* [Goal]: The listing below is to be output in its exact form.

━━━ Dataset excerpt

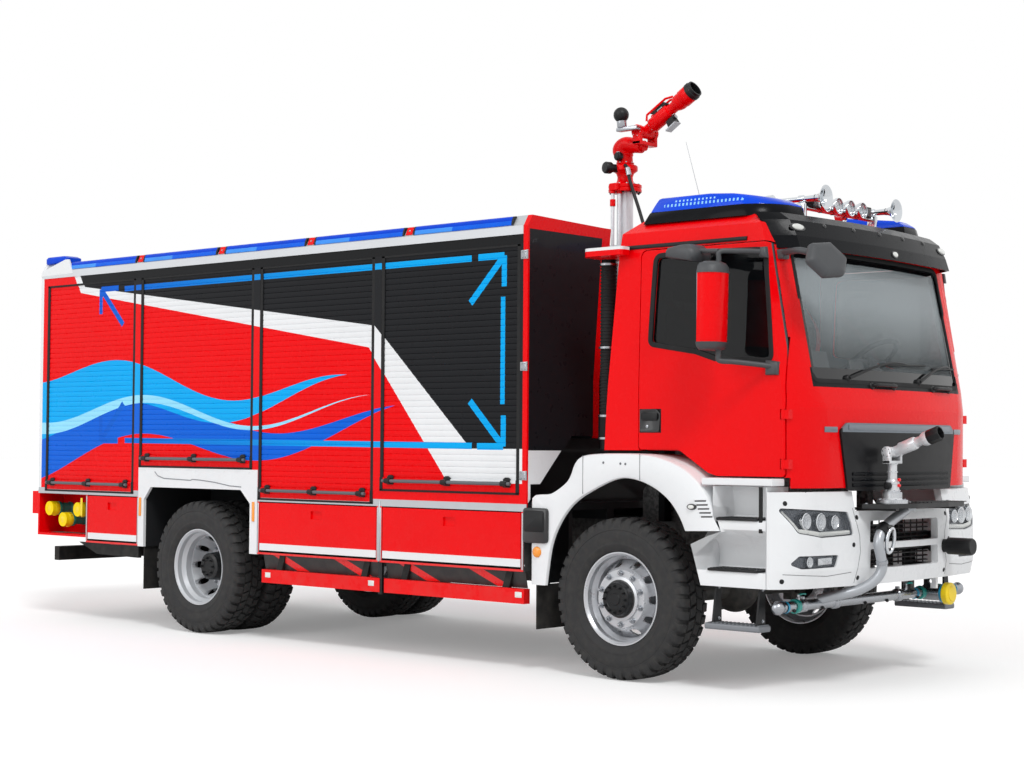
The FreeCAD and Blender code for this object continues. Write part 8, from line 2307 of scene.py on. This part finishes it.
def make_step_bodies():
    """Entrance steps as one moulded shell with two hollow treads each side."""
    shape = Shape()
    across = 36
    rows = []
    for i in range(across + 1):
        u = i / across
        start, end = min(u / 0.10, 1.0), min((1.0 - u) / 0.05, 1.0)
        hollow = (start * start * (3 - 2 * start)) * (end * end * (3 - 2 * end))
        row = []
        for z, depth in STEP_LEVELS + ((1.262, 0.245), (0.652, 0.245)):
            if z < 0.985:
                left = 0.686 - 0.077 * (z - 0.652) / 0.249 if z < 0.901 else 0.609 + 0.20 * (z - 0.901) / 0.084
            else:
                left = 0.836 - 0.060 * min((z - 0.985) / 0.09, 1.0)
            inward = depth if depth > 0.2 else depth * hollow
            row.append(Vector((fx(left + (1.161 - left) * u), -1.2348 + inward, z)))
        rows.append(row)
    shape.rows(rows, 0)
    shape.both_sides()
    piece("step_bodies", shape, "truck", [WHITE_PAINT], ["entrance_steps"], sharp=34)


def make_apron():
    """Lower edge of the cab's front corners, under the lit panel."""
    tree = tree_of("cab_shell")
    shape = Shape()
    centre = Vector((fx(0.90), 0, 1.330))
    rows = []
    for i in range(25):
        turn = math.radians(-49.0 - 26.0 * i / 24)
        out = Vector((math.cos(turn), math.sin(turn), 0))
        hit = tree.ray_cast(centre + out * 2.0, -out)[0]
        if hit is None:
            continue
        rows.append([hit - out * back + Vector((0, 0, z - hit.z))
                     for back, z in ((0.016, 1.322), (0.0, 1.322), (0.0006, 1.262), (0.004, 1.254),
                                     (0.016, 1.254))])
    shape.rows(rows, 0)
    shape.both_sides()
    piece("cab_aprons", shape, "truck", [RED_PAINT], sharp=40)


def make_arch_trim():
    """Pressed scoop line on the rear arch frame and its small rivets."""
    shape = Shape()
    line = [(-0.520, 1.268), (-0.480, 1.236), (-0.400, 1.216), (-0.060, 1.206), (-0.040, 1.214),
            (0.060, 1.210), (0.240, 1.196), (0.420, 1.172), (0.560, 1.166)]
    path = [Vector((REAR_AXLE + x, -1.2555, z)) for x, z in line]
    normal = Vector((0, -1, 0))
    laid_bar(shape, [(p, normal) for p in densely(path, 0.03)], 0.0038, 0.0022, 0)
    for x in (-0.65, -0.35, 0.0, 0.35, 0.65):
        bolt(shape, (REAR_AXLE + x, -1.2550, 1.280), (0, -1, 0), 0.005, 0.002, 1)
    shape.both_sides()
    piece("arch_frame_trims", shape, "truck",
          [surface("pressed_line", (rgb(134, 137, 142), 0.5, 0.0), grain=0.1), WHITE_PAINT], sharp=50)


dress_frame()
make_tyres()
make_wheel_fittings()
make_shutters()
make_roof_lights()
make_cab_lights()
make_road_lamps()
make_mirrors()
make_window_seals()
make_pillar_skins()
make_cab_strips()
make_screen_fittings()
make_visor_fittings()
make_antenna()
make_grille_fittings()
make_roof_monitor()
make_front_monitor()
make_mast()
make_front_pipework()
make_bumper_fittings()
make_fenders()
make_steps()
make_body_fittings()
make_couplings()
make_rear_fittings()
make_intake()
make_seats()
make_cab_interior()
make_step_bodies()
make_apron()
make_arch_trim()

━━━━━━

* [The response]:
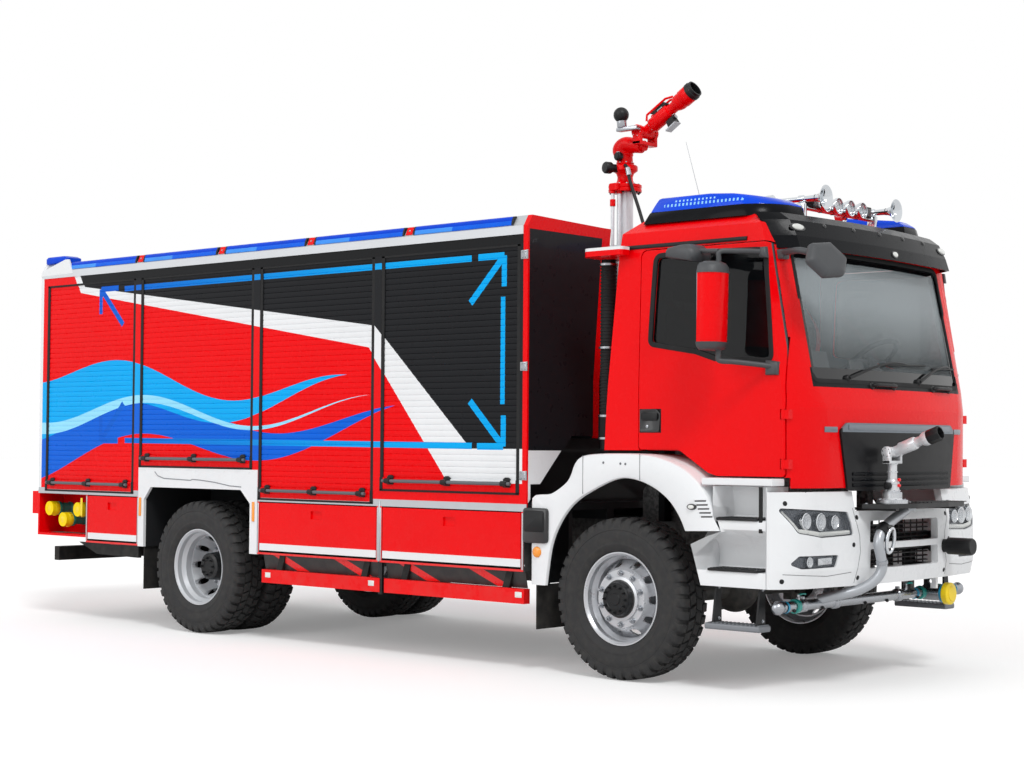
The FreeCAD and Blender code for this object continues. Write part 8, from line 2307 of scene.py on. This part finishes it.
def make_step_bodies():
    """Entrance steps as one moulded shell with two hollow treads each side."""
    shape = Shape()
    across = 36
    rows = []
    for i in range(across + 1):
        u = i / across
        start, end = min(u / 0.10, 1.0), min((1.0 - u) / 0.05, 1.0)
        hollow = (start * start * (3 - 2 * start)) * (end * end * (3 - 2 * end))
        row = []
        for z, depth in STEP_LEVELS + ((1.262, 0.245), (0.652, 0.245)):
            if z < 0.985:
                left = 0.686 - 0.077 * (z - 0.652) / 0.249 if z < 0.901 else 0.609 + 0.20 * (z - 0.901) / 0.084
            else:
                left = 0.836 - 0.060 * min((z - 0.985) / 0.09, 1.0)
            inward = depth if depth > 0.2 else depth * hollow
            row.append(Vector((fx(left + (1.161 - left) * u), -1.2348 + inward, z)))
        rows.append(row)
    shape.rows(rows, 0)
    shape.both_sides()
    piece("step_bodies", shape, "truck", [WHITE_PAINT], ["entrance_steps"], sharp=34)


def make_apron():
    """Lower edge of the cab's front corners, under the lit panel."""
    tree = tree_of("cab_shell")
    shape = Shape()
    centre = Vector((fx(0.90), 0, 1.330))
    rows = []
    for i in range(25):
        turn = math.radians(-49.0 - 26.0 * i / 24)
        out = Vector((math.cos(turn), math.sin(turn), 0))
        hit = tree.ray_cast(centre + out * 2.0, -out)[0]
        if hit is None:
            continue
        rows.append([hit - out * back + Vector((0, 0, z - hit.z))
                     for back, z in ((0.016, 1.322), (0.0, 1.322), (0.0006, 1.262), (0.004, 1.254),
                                     (0.016, 1.254))])
    shape.rows(rows, 0)
    shape.both_sides()
    piece("cab_aprons", shape, "truck", [RED_PAINT], sharp=40)


def make_arch_trim():
    """Pressed scoop line on the rear arch frame and its small rivets."""
    shape = Shape()
    line = [(-0.520, 1.268), (-0.480, 1.236), (-0.400, 1.216), (-0.060, 1.206), (-0.040, 1.214),
            (0.060, 1.210), (0.240, 1.196), (0.420, 1.172), (0.560, 1.166)]
    path = [Vector((REAR_AXLE + x, -1.2555, z)) for x, z in line]
    normal = Vector((0, -1, 0))
    laid_bar(shape, [(p, normal) for p in densely(path, 0.03)], 0.0038, 0.0022, 0)
    for x in (-0.65, -0.35, 0.0, 0.35, 0.65):
        bolt(shape, (REAR_AXLE + x, -1.2550, 1.280), (0, -1, 0), 0.005, 0.002, 1)
    shape.both_sides()
    piece("arch_frame_trims", shape, "truck",
          [surface("pressed_line", (rgb(134, 137, 142), 0.5, 0.0), grain=0.1), WHITE_PAINT], sharp=50)


dress_frame()
make_tyres()
make_wheel_fittings()
make_shutters()
make_roof_lights()
make_cab_lights()
make_road_lamps()
make_mirrors()
make_window_seals()
make_pillar_skins()
make_cab_strips()
make_screen_fittings()
make_visor_fittings()
make_antenna()
make_grille_fittings()
make_roof_monitor()
make_front_monitor()
make_mast()
make_front_pipework()
make_bumper_fittings()
make_fenders()
make_steps()
make_body_fittings()
make_couplings()
make_rear_fittings()
make_intake()
make_seats()
make_cab_interior()
make_step_bodies()
make_apron()
make_arch_trim()